Saturday, January 06, 2018

Molly houses and the Buggery Act, not to neglect the sodomitical, befurbelowed denizens of Lad Lane.

From the Atlas Obscura link.

"In this climate, molly houses were an all-too-necessary place of refuge. Sometimes, these were houses, with a mixture of permanent lodgers and occasional visitors. Others were hosted in taverns. All had two things in common—they were sufficiently accessible that a stranger in the know could enter without too much hassle; and there was always plenty to drink."

Apart from being fascinating, uplifting and horrific, this article is a mighty effective vocabulary builder. Let's hope Shane is taking notes for a future installment of his excellent new words.

Molly houses have been scrubbed from the history books, but we can't know where we're going without knowing where we've been. It's a constant mind-boggler as to why humans spend so much precious time persecuting each other.

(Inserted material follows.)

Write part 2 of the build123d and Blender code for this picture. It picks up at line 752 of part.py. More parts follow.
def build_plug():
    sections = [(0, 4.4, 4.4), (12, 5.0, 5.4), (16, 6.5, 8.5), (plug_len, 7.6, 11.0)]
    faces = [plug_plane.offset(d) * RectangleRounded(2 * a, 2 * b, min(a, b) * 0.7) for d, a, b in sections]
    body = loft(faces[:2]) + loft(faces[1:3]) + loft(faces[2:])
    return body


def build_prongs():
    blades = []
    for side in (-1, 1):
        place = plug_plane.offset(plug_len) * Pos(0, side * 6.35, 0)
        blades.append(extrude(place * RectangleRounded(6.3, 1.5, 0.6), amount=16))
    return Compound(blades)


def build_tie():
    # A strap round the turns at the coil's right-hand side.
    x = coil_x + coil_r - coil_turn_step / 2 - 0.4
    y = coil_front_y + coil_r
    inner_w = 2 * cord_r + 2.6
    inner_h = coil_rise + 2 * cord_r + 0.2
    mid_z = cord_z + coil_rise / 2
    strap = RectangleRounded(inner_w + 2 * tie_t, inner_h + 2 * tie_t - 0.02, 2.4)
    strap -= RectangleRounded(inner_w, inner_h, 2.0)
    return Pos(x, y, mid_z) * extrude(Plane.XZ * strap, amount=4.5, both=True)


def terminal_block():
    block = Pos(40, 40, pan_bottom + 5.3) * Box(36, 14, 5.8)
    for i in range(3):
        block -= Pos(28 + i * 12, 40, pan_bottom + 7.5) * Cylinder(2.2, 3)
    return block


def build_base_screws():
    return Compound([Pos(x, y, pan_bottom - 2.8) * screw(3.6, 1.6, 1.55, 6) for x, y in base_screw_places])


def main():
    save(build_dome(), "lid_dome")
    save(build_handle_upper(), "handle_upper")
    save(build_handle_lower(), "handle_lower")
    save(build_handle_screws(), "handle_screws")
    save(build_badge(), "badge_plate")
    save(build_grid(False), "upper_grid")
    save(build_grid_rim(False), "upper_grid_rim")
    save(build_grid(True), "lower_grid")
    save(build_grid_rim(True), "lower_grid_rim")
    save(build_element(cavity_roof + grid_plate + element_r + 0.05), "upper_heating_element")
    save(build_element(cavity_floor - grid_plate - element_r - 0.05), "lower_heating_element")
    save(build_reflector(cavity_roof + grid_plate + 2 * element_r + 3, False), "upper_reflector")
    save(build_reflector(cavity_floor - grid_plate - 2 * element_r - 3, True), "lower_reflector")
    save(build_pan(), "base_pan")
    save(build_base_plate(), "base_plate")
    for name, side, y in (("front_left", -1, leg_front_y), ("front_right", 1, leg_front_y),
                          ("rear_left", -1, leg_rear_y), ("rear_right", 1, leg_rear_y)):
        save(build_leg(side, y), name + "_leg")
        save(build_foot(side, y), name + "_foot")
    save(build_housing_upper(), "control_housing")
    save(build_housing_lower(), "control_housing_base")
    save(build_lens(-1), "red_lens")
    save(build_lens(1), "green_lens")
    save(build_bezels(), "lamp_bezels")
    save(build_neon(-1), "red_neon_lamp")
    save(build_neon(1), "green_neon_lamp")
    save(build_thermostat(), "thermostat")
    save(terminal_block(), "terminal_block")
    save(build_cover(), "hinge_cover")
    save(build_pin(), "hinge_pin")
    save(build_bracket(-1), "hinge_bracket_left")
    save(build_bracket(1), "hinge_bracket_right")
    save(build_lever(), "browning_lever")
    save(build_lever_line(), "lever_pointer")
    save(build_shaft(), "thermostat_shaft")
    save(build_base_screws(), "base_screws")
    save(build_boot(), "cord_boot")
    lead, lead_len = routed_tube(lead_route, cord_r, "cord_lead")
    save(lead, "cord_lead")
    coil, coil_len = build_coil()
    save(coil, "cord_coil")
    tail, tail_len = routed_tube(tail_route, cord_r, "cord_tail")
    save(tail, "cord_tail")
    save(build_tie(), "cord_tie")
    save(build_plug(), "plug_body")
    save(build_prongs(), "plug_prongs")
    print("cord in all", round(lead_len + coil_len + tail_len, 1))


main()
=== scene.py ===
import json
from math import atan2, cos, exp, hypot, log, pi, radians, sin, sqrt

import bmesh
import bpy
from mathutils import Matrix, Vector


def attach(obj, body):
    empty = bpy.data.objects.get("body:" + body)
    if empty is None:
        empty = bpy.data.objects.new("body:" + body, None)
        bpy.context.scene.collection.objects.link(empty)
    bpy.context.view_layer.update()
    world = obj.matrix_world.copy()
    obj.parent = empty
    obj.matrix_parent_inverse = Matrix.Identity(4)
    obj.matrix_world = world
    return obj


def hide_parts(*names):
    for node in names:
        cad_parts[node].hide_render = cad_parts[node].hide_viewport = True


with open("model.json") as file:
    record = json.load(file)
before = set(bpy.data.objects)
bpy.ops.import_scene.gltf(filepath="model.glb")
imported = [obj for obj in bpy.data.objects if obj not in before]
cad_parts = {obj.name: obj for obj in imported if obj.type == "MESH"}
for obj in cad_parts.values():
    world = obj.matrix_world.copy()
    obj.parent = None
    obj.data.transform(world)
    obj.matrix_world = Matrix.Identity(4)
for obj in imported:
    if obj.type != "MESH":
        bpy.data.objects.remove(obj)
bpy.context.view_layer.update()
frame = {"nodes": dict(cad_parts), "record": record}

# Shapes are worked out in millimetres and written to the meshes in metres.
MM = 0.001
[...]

Live and let live, anyone?


How the 18th-Century Gay Bar Survived and Thrived in a Deadly Environment
, by Natasha Frost (Atlas Obscura)

IN 1709, THE LONDON JOURNALIST Ned Ward published an account of a group he called “the Mollies Club.” Visible through the homophobic bile (he describes the members as a “Gang of Sodomitical Wretches”) is the clear image of a social club that sounds, most of all, like a really good time. Every evening of the week, Ward wrote, at a pub he would not mention by name, a group of men came together to gossip and tell stories, probably laughing like drains as they did so, and occasionally succumbing to “the Delights of the Bottle.”

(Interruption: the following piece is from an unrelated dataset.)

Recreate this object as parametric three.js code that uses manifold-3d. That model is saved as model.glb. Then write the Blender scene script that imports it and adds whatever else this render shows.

In 18th and early-19th-century Britain, a “molly” was a commonly used term for men who today might identify as gay, bisexual or queer. Sometimes, this was a slur; sometimes, a more generally used noun, likely coming from mollis, the Latin for soft or effeminate. A whole molly underworld found its home in London, with molly houses, the clubs and bars where these men congregated, scattered across the city like stars in the night sky. Their locale gives some clue to the kind of raucousness and debauchery that went on within them—one was in the shadow of Newgate prison; another in the private rooms of a tavern called the Red Lion. They might be in a brandy shop, or among the theaters of Drury Lane. But wherever they were, in these places, dozens of men would congregate to meet one another for sex or for love, and even stage performances incorporating drag, “marriage” ceremonies, and other kinds of pageantry.

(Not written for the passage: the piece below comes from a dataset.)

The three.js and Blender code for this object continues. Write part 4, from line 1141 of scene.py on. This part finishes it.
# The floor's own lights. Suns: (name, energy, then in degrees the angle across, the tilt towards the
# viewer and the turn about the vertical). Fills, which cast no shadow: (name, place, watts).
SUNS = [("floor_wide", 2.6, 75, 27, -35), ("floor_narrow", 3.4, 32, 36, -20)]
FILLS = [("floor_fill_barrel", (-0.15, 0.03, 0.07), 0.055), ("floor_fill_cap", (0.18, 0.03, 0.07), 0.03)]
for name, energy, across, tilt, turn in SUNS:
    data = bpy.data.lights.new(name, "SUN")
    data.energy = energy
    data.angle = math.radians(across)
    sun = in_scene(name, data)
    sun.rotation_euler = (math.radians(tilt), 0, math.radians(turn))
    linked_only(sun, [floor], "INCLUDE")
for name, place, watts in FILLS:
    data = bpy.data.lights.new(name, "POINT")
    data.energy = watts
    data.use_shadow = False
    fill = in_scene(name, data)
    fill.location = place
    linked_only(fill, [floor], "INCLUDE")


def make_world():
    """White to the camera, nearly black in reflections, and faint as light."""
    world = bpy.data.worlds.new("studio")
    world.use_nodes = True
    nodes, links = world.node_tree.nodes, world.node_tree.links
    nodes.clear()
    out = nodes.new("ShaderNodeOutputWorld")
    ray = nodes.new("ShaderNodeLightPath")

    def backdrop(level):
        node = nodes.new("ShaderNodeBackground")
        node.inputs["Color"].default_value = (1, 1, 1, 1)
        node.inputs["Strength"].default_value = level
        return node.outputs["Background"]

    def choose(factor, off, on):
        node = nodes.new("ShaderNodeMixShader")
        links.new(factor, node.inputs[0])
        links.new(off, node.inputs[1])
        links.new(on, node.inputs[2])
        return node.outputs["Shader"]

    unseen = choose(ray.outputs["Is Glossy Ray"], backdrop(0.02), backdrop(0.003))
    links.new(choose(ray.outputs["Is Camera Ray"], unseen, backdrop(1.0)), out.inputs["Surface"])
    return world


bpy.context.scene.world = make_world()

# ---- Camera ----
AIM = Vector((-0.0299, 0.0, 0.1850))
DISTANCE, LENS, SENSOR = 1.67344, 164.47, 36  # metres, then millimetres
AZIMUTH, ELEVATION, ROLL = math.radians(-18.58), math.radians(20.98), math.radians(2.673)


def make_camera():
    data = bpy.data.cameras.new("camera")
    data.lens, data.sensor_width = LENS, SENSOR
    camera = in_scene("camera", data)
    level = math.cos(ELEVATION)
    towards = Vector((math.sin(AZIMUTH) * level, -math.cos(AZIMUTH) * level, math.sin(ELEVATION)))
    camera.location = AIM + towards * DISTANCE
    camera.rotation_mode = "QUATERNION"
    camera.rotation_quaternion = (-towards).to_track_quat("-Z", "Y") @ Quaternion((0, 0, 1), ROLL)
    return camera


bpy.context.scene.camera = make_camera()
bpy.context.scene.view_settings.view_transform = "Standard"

It’s hard to unpick exactly where molly houses came from, or when they became a phenomenon in their own right. In documents from the prior century, there is an abundance of references to, and accounts of, gay men in London’s theaters or at court. Less overtly referenced were gay brothels, which seem harder to place than their heterosexual equivalents. (The historian Rictor Norton suggests that streets once called Cock’s Lane and Lad Lane may lend a few clues.) Before the 18th century, historians Jeffrey Merrick and Bryant Ragan argue, sodomy was like any other sin, and its proponents like any other sinners, “engaged in a particular vice, like gamblers, drunks, adulterers, and the like” ...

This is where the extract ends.